It is enough to be funny
Stephen Fry
DOCTOR Sir Pelham Grenville Wodehouse defies superlatives.
Had his only contribution to literature been Lord Emsworth and Blandings
Castle, his place in history would have been assured. Had he written of
none but Mike and Psmith, he would be cherished today as the best and
brightest of our comic authors. If Jeeves and Wooster had been his solitary
theme, still he would be hailed as The Master. If he had given us only
Ukridge, or nothing but recollections of the Mulliner family, or a pure
diet of golfing stories, Wodehouse would nonetheless be considered
immortal.
That he gave us all those and more - so much more - is our good fortune and
a testament to the most industrious, prolific and beneficent author ever to
have sat down, scratched his head and banged out a sentence.
The only really controversial episode of Wodehouse's life, his broadcasts
to friends from Berlin while an internee of the Germans in France and
Belgium during the Second World War, is dug up from time to time by people
wanting to make mischief and the ignorant. It wouldn't be worth mentioning
if it hadn't been unearthed yet again quite recently, together with
completely unjustifable newspaper headlines in the British press linking
the name Wodehouse with words like Nazi, Fascist and Traitor.
But as George Orwell wrote in his celebrated 1945 essay In Defence of P.G.
Wodehouse: ". . . in the case of Wodehouse, if we drive him to retire to
the United States and renounce his British citizenship, we shall end by
being horribly ashamed of ourselves." The fact remains too that for decades
after they were made, Wodehouse's broadcasts were used by, among others,
the CIA, as models of how to pull the wool over a captor's eyes by the use
of irony. For Wodehouse's view on Fascists, one need only consult the
descriptions of Sir Roderick Spode in The Code of the Woosters to see how a
political innocent may still be capable of scorching satire.

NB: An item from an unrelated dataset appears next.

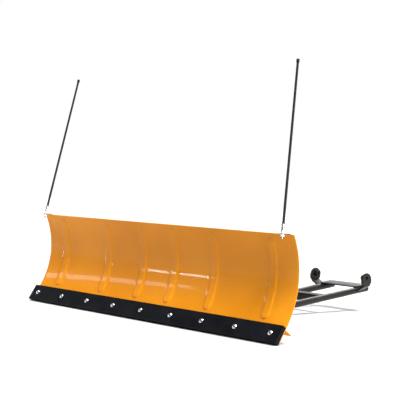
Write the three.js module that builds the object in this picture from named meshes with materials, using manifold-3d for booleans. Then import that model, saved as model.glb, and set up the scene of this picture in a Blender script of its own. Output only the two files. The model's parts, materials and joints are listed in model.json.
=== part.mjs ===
// ATV plow blade: a curved moldboard with a bolted wear bar and two guide markers. It trips forward on
// two pins against a pair of springs, and swings on a kingpin at the front of a two-tube push frame.
// Millimetres. +X runs along the blade, +Y towards the vehicle, +Z up. The cutting edge and the runners of
// the push frame stand on z = 0. The origin is the centre of the bounding box's bottom face.
import * as THREE from "three";
import { mergeVertices } from "three/addons/utils/BufferGeometryUtils.js";
import Module from "manifold-3d";

const wasm = await Module();
wasm.setup();

// ---- Driving dimensions ----
const GAP = 0.3; // clearance between touching pieces

const BLADE_WIDTH = 1524;
const SHEET = 3;
const CURVE_RADIUS = 324;
const TOP_ANGLE = 28.9; // degrees of arc above the deepest point
const BOTTOM_ANGLE = 32.5; // degrees of arc below it, where the sheet goes on straight
const SKIRT = 68; // straight part behind the wear bar
const RIB_CENTRES = [97, 330, 638]; // mirrored to the other half
const RIB_HALF_WIDTH = 21;
const RIB_HALF_CROWN = 12;
const RIB_HEIGHT = 4;
const RIB_ANGLES = [-30.5, 25.5];

const BAR_WIDTH = 75;
const BAR_THICKNESS = 20;
const BAR_START = 7.5; // from the end of the arc to the bar's upper edge
const BOLT_PITCH = 179.4;
const BOLT_COUNT = 9;
const BOLT_RADIUS = 6;
const BOLT_HEAD = { radius: 10, height: 5.5 };
const WEAR_NUT = { flats: 18, height: 10 };

const FLANGE = 4;
const BOTTOM_FLANGE_DEPTH = 40;
const BOTTOM_FLANGE_START = 15; // from the end of the arc
const TOP_FLANGE_DEPTH = 30;
const TOP_FLANGE_ANGLE = 21.5;
const TOP_FLANGE_HALF = 700;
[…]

When Hugh Laurie and I had the extreme honour and terrifying responsibility
of being asked to play Bertie Wooster and Jeeves in a series of television
adaptations, we were aware of one huge problem facing us. Wodehouse's three
great achievements are Plot, Character and Language, and the greatest of
these by far is Language. Wodehouse's language lives and breathes in its
written, printed form. It oscillates privately between the page and the
reader. The moment it is read out or interpreted it is compromised. Our
only hope in making the televison series was that the stories and
characters might provide enough pleasure on their own to inspire the viewer
to pick up a book and encounter The Real Thing.
I think I should end on a personal note. I have written it before and I am
not ashamed to write it again. Without Wodehouse I am not sure that I would
be a tenth of what I am today - whatever that may be. In my teenage years
the writings of P.G. Wodehouse awoke me to the possibilities of language.
His rhythms, tropes, tricks and mannerisms are deep within me.
But more than that he taught me something about good nature. It is enough
to be benign, to be gentle, to be funny, to be kind. He mocked himself
sometimes because he knew that a great proportion of his readers came from
prisons and hospitals. At the risk of being sententious, isn't it true that
we are all of us, for a great part of our lives, sick or imprisoned, all of
us in need of this remarkable healing spirit, this balm for hurt minds?